Want to get better at using your sewing machine? Then follow these simple sewing machine tips that will make a big difference and make your sewing look much more professional.
1. Always release the tension before threading
The needle thread runs through tension disks which regulate the tension so that you’ll get a balanced stitch. For this to work it’s crucial that the thread sits all the way down between the disks, otherwise the stitch might look wonky.
To release the tension disks you need to lift the presser foot before threading. This is so important but very easy to forget (we have all done this mistake, so you are not alone). Keep the presser foot up during the threading but you can of course lower the foot before inserting the thread in the needle eye.
On a serger or a coverstitch you also need to lift the foot to release the tension.
2. Pull back the threads before sewing
Before you start sewing, always pull both the needle and the bobbin thread towards the back. This prevents the thread from getting tangled and stuck in the stitch, which is a pretty common sewing machine issue. This beginner sewing tip is something I don’t see talked about enough and it will save you a lot of hassle.
3. Start with the needle down in the fabric
This is another effective way to prevent the threads from forming a knot. Use the handwheel to lower the needle or check if your machine has a function that does this automatically for you. For instance, on my Bernina 1230, I can push down the needle with just a light push on the foot pedal.
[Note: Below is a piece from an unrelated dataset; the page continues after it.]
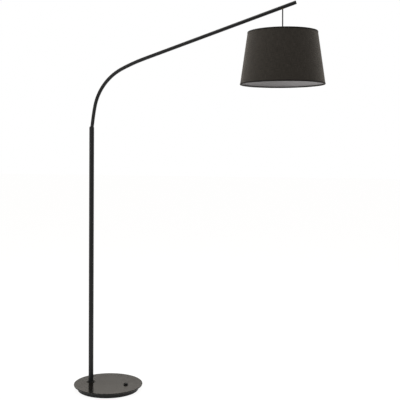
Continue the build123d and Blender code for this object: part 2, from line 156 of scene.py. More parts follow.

Using this method also assures that the needle won’t miss the fabric on the first stitch.
4. Get the stitch length and width right
Most sewing machine manuals will have suggestions on the best settings for each stitch and many machines have auto settings, but it’s still important to understand how to manually adjust the settings and understand how different settings affect the result.
Stitch length settings
A length around 2–2.5 mm is great for seams. A good rule of thumb is to use a shorter length for lighter fabrics and those under a lot of duress, and a slightly longer stitch length for heavier fabrics, which will help the feeding. But remember that a longer stitch length means less durability.
For topstitching increase the length to 3 or 3.5. Again the actual length will depend on the fabric and how many layers you are sewing over, so experiment on samples to figure out the sweet spot.
Learn more: How to Perfect Topstitching
Opt for a higher setting means that the spacing between the ends of the V will increase. This means there will be less thread covering the raw edges, which can cause fraying of the fabric. A good zigzag length for overcasting is around 1.5 to 2 mm.
The width is of course zero, so no need to change the settings.
On a zigzag stitch and other wide stitches, you need to adjust the width too. For a regular zigzag made for overcasting raw edges, opt for a width around 2.5 to 3 mm. But you can go a bit higher too.
5. Balance the tension
The mark of a beautiful stitch is balanced tension. Balanced tension means that the needle thread is not visible on the reverse side, nor is the bobbin thread visible on the right side of the fabric.
Many machines have auto tension, but you might still need to adjust the needle tension at times, in particular, if the fabric and or thread is heavier or lighter than average. Since many things will factor in, I can’t give you any hard fast rules on best settings. Instead, you need to do a sample with your chosen thread, fabric and needle and to see what works best.
Tip: Use different colour threads in the bobbin and needle to figure out the best settings.
Needle tension is too loose
This causes the needle thread to form loops on the reverse side.
Needle tension is too high
The tell-tale sign is the red dots of bobbin thread showing on the right side.
And finally, here is an example of balanced tension. Nothing is peeking through on the other side.
6. Get help to sew straight
If the guides on the plate are not enough, use a raised seam guide to help you sew straight.
A stack of post-it notes or a piece of lego attached with blue-tac are both great options if you don’t have a machine seam guide
To learn more ways to sew straight, check out our sewing straight video tutorial on the best tools for how to do this.
Learn more: Best Sewing Tools for Under $10
7. Guide the fabric gently
Another trick for sewing straight is to guide the fabric with your hands. Softly pinch the fabric edge with your right-hand thumb and index finger and gently guide the fabric with your left hand. Never pull or force the fabric, let the rhythm of the sewing machine decide your movements.
Want to learn even tips and tricks for your sewing machine? Then check out this video:
You’ll be amazed how big a difference these beginner-friendly sewing machine techniques and tips will make for your sewing. Now enjoy your machine, and remember that with practice and the right techniques you’ll improve your skills in no time!